◆ Data items
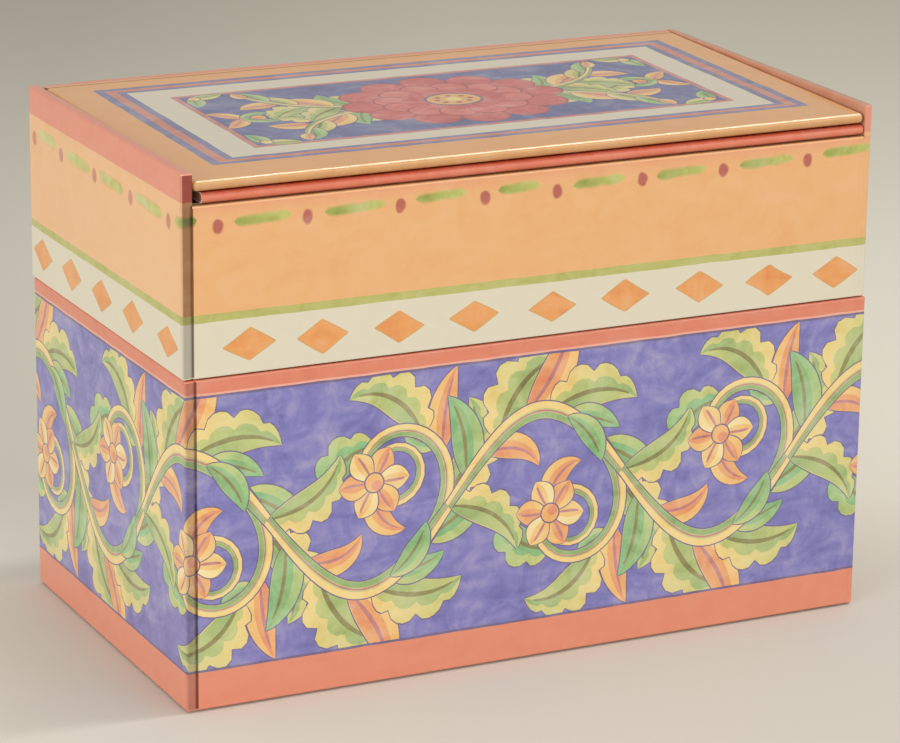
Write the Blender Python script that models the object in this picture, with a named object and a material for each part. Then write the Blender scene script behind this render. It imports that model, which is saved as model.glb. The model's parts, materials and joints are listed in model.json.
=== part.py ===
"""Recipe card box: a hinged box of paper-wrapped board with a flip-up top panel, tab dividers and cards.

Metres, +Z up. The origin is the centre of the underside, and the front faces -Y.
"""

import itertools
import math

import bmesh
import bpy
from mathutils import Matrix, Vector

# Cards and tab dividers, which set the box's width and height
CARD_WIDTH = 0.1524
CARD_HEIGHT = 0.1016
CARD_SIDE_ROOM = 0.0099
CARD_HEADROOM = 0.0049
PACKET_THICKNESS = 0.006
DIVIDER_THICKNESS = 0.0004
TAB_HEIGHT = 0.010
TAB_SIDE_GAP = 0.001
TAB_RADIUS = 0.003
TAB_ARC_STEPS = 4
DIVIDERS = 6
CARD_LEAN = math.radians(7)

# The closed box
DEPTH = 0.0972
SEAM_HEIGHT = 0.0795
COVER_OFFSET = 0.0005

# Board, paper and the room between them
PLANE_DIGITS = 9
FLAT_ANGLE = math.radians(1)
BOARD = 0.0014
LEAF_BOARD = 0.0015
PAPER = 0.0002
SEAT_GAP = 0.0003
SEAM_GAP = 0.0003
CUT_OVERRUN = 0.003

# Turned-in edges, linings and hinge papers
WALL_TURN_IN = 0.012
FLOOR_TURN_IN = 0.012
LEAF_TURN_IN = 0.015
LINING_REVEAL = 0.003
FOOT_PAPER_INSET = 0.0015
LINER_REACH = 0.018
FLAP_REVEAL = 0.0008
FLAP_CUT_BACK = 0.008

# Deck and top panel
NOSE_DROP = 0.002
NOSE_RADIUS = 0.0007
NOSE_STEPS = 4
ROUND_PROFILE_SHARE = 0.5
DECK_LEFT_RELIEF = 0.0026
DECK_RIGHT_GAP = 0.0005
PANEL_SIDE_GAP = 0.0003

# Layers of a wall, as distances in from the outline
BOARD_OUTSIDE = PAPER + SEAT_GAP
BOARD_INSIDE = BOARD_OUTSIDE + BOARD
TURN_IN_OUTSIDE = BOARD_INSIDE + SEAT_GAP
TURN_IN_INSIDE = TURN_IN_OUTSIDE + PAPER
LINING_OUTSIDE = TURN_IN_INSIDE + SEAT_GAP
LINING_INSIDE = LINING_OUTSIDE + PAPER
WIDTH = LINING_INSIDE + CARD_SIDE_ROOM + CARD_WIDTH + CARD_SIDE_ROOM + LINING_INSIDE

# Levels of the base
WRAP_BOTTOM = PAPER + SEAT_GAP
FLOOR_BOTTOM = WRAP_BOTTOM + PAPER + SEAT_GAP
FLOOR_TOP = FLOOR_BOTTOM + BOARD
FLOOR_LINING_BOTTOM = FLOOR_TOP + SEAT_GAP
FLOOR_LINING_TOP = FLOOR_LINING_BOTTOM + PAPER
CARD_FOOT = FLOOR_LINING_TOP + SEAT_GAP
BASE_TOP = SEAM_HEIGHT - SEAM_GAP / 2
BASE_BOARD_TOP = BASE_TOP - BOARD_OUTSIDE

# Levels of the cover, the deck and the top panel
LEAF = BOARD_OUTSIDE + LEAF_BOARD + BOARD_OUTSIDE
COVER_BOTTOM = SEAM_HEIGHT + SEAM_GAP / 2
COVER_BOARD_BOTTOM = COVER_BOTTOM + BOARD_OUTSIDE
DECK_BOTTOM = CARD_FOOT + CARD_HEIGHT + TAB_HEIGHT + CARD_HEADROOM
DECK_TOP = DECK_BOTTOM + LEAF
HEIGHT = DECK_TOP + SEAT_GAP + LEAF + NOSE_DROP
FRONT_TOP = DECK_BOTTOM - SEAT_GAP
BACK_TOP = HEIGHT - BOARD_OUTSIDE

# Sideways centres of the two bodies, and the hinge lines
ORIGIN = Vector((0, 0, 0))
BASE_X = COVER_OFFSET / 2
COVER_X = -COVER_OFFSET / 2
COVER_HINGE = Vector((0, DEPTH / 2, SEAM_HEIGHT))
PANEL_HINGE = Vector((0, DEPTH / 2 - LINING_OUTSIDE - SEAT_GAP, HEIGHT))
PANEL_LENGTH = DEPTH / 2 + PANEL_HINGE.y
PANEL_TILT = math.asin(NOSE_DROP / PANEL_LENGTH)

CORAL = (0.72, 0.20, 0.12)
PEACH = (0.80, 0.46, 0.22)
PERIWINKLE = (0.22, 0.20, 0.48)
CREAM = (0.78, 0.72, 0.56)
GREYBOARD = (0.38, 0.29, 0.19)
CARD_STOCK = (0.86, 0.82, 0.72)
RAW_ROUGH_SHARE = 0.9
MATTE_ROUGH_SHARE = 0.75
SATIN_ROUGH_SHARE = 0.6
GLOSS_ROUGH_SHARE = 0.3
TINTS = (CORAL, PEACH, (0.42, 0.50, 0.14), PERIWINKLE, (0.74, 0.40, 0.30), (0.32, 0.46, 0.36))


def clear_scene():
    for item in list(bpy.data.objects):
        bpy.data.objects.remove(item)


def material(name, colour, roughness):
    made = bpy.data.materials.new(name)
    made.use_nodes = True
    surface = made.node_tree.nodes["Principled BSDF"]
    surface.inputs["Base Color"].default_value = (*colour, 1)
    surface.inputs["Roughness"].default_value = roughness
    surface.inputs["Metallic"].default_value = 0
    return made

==

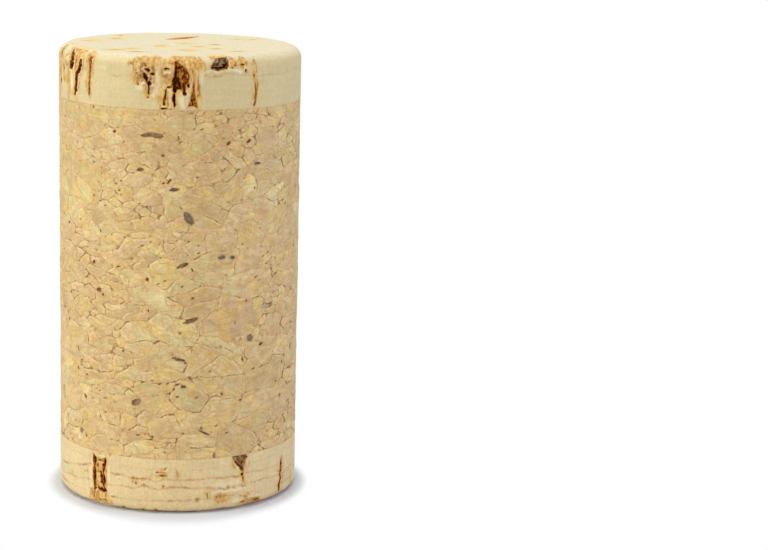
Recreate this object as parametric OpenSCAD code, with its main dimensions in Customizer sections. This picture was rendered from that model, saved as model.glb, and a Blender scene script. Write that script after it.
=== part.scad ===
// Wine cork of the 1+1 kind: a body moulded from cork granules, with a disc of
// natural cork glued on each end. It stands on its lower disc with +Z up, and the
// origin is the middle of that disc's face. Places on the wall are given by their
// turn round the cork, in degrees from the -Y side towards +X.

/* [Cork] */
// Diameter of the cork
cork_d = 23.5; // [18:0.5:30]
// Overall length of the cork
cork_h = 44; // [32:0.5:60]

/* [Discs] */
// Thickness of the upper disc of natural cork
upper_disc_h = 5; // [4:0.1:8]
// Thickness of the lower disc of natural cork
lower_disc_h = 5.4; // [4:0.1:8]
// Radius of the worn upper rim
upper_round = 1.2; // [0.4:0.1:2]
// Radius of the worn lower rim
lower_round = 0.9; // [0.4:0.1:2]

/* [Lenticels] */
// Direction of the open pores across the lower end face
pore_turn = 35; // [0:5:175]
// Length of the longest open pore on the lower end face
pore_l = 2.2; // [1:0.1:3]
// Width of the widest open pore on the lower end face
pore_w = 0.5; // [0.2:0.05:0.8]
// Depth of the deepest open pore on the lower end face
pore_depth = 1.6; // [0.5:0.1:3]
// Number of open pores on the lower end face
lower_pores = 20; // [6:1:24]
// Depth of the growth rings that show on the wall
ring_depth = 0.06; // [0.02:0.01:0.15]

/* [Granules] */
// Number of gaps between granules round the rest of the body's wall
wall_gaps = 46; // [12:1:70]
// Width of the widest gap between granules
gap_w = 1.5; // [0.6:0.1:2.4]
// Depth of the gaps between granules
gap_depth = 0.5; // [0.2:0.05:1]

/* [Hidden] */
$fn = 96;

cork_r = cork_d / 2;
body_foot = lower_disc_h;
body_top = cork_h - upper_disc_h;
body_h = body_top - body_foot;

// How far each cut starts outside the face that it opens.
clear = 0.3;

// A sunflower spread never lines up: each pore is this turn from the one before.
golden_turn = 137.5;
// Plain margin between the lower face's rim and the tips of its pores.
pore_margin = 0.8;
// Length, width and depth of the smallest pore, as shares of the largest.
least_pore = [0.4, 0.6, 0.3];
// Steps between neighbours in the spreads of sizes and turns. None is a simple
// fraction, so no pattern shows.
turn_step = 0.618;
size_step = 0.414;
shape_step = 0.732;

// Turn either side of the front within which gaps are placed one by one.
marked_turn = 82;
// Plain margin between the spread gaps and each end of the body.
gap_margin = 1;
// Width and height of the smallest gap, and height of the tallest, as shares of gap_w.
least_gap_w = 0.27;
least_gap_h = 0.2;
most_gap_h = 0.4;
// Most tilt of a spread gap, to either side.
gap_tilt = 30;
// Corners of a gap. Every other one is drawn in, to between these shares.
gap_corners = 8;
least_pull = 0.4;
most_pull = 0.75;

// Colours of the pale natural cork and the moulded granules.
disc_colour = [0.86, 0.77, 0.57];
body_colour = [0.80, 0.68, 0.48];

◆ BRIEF
For each line of the listing that holds the word "Write", show that line.

◆ FULL SOLUTION
Write the Blender Python script that models the object in this picture, with a named object and a material for each part. Then write the Blender scene script behind this render. It imports that model, which is saved as model.glb. The model's parts, materials and joints are listed in model.json.
Recreate this object as parametric OpenSCAD code, with its main dimensions in Customizer sections. This picture was rendered from that model, saved as model.glb, and a Blender scene script. Write that script after it.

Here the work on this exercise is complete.